WHAT YOU WILL DO: Copy out each line that mentions the word "before".

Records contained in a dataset
****************************************
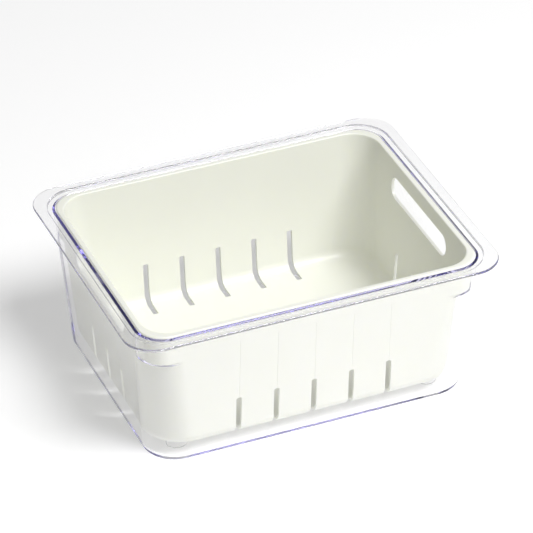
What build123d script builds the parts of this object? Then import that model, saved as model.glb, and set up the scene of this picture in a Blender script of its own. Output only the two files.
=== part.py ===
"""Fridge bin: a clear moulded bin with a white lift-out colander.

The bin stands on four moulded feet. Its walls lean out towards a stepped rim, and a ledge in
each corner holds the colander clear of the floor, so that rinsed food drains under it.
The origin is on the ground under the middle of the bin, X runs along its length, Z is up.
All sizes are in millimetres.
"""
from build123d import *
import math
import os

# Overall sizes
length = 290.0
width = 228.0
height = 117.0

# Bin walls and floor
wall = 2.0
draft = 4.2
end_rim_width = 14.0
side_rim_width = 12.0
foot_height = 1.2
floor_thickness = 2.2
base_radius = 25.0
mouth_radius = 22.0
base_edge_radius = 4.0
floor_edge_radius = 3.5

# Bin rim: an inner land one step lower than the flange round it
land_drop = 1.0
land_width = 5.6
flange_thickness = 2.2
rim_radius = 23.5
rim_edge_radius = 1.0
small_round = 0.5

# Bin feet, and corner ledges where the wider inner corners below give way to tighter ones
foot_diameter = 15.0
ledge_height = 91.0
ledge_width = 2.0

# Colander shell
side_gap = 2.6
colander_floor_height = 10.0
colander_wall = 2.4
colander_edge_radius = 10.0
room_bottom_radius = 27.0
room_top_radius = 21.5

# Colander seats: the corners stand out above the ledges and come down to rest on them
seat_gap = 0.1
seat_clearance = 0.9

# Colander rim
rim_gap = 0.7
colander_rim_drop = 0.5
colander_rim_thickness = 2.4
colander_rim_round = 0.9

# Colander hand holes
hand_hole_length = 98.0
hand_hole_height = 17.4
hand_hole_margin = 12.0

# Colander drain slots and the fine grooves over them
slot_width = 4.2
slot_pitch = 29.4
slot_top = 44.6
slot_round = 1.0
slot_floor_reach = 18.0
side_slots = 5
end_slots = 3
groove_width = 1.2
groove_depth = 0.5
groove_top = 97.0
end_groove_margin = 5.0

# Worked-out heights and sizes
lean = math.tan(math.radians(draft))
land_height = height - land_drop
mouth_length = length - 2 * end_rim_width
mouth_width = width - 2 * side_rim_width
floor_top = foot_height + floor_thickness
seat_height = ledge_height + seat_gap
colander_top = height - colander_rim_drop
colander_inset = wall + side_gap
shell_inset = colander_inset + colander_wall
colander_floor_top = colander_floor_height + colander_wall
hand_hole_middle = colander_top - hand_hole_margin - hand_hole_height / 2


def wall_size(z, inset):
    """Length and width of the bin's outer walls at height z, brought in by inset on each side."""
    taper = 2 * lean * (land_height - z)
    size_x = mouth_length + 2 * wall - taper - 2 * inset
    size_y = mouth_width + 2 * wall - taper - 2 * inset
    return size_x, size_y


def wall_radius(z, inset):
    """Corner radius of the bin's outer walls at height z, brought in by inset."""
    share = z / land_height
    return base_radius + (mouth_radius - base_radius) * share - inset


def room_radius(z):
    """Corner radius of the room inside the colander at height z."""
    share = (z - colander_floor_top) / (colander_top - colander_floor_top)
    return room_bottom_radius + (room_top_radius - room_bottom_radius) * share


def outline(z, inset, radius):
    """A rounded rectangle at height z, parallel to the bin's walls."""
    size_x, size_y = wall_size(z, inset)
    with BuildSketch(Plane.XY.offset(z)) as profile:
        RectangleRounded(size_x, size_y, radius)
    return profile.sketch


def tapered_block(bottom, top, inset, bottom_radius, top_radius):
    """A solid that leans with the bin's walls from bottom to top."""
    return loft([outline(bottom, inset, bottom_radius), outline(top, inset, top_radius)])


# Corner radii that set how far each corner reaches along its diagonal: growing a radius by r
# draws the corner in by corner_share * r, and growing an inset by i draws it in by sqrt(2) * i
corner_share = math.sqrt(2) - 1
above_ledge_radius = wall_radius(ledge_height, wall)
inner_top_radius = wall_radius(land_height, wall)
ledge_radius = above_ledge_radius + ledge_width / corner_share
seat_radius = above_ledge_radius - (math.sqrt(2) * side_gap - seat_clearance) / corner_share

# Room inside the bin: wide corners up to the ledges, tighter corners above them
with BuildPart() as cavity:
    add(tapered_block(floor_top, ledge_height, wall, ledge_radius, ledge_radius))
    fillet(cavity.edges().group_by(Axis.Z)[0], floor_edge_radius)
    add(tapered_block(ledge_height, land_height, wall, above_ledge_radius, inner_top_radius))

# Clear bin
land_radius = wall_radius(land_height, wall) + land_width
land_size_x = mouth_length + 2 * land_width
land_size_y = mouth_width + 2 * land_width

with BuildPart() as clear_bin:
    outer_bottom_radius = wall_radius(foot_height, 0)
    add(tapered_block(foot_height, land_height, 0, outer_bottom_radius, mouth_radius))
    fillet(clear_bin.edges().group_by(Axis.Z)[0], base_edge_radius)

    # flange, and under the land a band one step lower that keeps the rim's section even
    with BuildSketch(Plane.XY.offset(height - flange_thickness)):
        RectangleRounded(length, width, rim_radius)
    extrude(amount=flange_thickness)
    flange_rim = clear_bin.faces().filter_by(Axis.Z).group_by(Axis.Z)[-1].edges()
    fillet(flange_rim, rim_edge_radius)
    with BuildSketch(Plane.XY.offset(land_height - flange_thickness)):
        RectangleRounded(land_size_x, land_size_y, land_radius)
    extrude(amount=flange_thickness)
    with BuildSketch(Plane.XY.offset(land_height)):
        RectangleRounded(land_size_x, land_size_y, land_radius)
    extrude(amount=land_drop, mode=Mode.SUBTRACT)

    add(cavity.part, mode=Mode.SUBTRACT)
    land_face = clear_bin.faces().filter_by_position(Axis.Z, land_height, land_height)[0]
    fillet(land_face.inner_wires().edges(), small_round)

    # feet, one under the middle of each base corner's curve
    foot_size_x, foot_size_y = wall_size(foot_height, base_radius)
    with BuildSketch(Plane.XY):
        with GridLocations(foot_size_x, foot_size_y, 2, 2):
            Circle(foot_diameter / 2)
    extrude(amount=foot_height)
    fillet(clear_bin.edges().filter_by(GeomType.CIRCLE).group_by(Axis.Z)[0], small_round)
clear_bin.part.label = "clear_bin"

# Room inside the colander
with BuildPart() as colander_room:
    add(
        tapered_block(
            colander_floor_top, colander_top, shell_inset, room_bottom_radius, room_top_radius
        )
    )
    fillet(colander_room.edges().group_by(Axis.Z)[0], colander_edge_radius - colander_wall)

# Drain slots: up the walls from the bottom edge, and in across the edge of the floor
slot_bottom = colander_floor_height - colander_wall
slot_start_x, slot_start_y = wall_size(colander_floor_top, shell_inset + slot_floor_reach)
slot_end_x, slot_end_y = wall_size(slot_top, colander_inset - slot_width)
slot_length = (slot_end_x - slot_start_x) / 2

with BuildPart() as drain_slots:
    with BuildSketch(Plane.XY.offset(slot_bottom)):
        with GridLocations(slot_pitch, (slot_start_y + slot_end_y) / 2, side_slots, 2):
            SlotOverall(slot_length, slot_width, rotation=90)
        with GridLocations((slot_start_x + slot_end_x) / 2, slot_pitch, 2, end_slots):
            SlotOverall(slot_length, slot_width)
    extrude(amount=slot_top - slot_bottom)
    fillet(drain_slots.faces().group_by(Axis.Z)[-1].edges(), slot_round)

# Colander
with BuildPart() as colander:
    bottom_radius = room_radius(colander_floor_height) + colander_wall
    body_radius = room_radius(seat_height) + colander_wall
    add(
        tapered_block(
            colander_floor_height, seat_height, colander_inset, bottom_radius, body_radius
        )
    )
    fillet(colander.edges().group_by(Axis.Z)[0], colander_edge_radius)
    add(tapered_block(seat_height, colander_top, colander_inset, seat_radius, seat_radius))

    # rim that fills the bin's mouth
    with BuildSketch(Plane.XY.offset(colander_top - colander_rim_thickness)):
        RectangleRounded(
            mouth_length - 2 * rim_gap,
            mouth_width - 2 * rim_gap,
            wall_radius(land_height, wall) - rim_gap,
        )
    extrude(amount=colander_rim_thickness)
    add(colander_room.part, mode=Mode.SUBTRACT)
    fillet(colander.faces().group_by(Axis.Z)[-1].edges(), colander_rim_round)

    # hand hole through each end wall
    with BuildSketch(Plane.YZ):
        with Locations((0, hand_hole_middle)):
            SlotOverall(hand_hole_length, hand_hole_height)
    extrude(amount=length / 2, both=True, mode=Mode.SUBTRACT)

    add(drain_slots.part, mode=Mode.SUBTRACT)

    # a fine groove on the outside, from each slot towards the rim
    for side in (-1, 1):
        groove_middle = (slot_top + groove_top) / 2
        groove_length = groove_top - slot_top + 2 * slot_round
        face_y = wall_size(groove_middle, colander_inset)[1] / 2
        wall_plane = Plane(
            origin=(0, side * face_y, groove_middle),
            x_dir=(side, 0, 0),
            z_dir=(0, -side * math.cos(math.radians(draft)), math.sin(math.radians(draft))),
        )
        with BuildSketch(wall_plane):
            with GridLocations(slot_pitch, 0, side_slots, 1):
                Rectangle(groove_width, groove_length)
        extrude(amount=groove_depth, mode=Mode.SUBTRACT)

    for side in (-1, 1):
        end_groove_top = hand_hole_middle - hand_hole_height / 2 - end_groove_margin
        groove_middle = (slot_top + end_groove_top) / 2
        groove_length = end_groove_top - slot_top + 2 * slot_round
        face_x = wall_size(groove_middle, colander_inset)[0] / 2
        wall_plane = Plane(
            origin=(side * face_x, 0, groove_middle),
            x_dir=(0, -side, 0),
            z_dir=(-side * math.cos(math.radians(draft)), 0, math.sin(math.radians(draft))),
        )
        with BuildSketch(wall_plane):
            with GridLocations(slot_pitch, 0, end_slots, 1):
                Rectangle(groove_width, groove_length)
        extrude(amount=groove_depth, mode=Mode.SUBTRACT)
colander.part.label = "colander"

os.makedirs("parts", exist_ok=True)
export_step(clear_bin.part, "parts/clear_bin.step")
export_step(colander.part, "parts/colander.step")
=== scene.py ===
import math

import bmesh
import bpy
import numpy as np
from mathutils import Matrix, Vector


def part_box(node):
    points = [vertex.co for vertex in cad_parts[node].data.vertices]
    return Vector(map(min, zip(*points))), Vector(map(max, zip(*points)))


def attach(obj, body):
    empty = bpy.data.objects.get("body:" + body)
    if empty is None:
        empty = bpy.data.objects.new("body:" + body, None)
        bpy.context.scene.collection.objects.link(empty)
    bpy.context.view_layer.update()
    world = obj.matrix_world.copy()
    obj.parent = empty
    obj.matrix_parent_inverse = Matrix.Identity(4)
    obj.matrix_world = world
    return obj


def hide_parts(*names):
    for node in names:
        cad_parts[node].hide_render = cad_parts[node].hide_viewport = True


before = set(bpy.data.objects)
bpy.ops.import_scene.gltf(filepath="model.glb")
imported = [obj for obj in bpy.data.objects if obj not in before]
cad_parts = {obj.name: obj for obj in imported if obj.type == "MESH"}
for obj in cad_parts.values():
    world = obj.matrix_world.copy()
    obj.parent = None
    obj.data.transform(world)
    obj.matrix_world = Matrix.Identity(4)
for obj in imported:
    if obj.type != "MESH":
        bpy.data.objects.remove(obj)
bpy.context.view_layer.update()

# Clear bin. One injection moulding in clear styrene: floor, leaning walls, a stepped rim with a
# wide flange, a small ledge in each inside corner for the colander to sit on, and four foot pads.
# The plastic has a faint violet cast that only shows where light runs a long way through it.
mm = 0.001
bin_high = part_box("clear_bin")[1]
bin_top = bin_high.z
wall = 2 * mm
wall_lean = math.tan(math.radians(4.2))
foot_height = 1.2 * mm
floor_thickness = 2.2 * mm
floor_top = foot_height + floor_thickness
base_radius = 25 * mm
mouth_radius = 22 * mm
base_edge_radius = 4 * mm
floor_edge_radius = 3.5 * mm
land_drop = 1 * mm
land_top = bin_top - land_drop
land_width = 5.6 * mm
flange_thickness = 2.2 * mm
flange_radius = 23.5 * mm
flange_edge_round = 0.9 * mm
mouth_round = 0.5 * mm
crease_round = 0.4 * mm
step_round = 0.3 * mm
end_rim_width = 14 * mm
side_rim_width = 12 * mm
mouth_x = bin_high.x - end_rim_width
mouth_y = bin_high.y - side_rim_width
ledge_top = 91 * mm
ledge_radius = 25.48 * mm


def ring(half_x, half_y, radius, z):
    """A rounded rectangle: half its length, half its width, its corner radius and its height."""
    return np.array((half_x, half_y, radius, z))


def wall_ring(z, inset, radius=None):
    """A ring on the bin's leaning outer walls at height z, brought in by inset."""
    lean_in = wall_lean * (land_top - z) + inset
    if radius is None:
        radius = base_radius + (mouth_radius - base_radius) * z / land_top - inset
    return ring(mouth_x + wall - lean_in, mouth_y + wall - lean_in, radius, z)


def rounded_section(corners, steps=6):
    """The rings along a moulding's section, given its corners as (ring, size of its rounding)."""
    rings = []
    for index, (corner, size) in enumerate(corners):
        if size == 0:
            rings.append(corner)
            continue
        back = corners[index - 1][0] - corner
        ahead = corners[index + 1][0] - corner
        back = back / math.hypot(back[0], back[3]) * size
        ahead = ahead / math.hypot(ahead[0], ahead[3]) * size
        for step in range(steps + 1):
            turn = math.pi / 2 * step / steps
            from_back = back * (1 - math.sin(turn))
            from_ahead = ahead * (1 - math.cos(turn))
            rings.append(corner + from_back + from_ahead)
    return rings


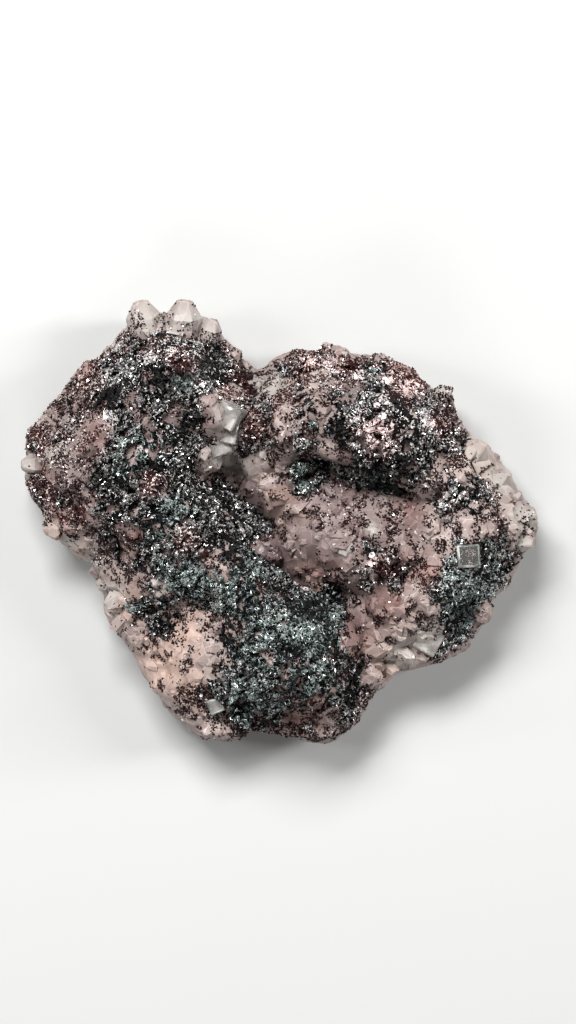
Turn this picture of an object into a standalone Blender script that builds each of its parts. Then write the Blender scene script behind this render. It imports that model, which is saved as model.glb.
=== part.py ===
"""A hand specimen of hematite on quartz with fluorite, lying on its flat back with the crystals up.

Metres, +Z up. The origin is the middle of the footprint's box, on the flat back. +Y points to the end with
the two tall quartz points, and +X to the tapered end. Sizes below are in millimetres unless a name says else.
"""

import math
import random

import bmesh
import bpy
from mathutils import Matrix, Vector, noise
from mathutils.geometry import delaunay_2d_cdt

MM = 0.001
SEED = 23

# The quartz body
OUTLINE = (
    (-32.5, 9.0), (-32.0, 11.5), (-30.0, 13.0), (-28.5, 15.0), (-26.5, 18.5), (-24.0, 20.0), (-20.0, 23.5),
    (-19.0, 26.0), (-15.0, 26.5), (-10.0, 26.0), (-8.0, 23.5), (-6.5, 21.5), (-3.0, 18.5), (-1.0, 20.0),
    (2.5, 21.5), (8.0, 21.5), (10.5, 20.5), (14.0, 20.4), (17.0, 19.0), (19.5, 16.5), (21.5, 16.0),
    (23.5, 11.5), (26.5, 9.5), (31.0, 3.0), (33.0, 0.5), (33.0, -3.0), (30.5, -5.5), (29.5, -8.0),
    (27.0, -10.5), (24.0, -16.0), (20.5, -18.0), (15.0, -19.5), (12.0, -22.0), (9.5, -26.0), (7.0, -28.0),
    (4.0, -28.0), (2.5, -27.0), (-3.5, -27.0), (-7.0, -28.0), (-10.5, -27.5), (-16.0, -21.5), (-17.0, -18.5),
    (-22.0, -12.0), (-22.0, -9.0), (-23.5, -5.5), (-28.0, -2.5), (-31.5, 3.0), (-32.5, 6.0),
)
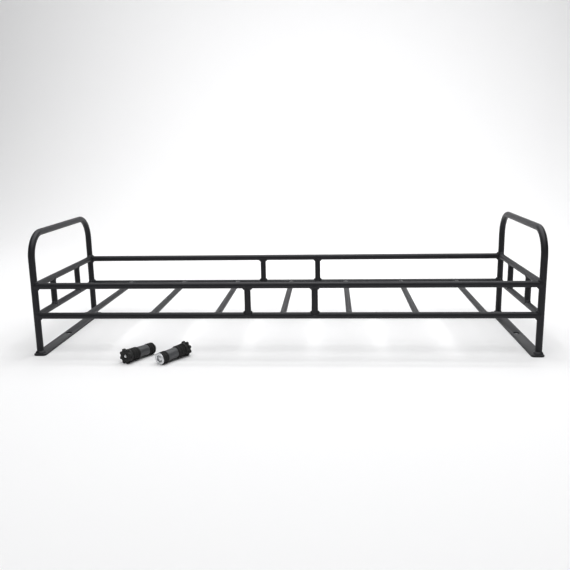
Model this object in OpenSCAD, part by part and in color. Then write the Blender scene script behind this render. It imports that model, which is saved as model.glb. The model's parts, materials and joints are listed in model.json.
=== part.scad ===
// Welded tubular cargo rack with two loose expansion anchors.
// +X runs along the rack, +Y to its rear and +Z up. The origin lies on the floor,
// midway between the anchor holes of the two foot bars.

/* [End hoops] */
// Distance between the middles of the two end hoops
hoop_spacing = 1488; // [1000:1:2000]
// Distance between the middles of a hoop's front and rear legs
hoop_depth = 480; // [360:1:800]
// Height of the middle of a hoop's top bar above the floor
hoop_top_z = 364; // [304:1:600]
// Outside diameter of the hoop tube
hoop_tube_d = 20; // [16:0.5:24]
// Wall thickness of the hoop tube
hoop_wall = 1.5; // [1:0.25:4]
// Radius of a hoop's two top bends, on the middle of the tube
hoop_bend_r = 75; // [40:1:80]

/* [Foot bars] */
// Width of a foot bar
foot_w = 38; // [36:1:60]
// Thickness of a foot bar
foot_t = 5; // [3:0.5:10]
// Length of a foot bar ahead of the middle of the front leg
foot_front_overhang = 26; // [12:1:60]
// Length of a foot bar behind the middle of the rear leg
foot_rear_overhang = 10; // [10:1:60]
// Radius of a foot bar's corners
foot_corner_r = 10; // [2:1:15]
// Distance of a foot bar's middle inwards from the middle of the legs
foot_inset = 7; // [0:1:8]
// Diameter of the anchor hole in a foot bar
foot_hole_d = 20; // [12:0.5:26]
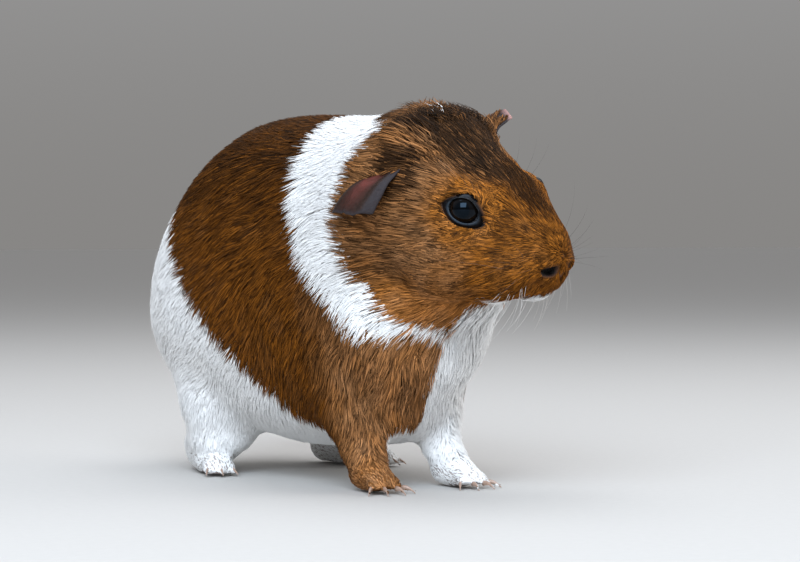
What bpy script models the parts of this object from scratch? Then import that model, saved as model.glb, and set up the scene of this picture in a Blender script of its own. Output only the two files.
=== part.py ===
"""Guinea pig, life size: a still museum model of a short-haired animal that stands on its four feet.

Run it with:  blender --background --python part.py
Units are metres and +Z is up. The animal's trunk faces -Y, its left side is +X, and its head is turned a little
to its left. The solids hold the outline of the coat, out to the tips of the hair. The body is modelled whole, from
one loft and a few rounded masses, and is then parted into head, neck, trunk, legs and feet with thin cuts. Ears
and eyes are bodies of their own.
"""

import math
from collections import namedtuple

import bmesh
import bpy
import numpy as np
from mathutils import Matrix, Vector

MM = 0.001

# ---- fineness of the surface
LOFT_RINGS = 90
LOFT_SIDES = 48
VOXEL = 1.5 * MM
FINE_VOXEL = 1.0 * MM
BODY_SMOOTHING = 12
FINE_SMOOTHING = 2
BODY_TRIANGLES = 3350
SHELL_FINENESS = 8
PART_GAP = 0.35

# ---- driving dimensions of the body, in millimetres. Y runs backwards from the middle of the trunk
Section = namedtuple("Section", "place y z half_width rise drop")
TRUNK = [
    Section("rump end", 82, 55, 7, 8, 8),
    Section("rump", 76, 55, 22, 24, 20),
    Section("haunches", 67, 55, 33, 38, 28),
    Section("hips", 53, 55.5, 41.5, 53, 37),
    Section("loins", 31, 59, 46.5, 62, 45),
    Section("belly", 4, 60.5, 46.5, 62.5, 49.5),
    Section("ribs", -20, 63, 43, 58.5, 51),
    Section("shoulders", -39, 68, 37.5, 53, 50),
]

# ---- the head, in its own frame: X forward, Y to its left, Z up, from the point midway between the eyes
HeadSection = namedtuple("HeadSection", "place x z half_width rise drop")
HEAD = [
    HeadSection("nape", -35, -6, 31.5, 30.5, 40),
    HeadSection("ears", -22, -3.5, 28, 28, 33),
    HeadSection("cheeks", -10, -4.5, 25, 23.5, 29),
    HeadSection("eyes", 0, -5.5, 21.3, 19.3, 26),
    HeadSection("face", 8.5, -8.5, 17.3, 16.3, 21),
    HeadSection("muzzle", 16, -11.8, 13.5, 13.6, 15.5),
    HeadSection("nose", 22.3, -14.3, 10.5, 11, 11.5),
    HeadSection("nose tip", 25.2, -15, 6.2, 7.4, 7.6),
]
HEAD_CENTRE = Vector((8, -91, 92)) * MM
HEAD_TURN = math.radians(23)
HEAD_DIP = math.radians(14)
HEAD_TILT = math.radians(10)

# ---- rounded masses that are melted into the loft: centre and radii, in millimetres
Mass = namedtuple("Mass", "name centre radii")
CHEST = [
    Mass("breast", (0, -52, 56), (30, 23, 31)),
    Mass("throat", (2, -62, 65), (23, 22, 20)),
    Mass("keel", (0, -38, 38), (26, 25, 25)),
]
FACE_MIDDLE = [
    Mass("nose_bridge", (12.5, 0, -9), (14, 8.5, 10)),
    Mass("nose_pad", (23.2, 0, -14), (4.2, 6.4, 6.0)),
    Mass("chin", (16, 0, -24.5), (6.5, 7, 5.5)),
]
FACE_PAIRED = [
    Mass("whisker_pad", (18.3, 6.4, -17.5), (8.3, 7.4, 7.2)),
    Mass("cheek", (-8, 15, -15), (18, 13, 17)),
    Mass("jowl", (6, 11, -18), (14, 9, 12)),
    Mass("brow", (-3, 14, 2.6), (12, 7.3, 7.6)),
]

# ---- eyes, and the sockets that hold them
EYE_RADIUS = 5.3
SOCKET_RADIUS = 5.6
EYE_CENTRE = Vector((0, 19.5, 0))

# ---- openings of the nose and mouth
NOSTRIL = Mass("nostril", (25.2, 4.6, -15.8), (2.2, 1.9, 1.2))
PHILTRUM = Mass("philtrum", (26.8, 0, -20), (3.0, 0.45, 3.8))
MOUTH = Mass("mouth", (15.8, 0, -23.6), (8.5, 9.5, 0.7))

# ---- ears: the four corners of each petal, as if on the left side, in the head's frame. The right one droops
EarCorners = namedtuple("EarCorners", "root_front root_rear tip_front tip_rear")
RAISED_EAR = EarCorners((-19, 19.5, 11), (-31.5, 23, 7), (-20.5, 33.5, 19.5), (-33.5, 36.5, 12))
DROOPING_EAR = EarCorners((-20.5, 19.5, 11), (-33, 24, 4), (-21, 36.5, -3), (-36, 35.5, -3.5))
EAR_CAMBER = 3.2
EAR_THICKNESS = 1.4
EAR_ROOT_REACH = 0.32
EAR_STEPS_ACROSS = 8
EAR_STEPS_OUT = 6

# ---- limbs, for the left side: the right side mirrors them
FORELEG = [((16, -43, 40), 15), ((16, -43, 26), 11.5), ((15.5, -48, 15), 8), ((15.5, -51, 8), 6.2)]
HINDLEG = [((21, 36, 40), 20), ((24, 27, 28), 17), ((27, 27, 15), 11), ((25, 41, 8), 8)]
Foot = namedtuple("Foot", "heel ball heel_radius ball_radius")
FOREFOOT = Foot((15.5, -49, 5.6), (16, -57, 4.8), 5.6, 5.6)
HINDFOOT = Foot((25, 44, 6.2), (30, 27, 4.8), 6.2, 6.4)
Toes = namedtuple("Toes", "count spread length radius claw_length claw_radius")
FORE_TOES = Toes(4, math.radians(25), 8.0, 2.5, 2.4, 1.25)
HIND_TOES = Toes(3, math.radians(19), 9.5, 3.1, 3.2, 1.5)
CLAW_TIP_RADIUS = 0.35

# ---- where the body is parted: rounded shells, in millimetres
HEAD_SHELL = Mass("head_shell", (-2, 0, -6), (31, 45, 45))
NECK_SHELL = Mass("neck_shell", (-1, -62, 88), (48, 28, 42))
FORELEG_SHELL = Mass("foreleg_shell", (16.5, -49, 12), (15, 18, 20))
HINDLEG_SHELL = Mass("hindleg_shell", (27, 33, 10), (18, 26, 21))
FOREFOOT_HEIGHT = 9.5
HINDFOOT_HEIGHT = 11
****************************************
FULL SOLUTION:
before = set(bpy.data.objects)
imported = [obj for obj in bpy.data.objects if obj not in before]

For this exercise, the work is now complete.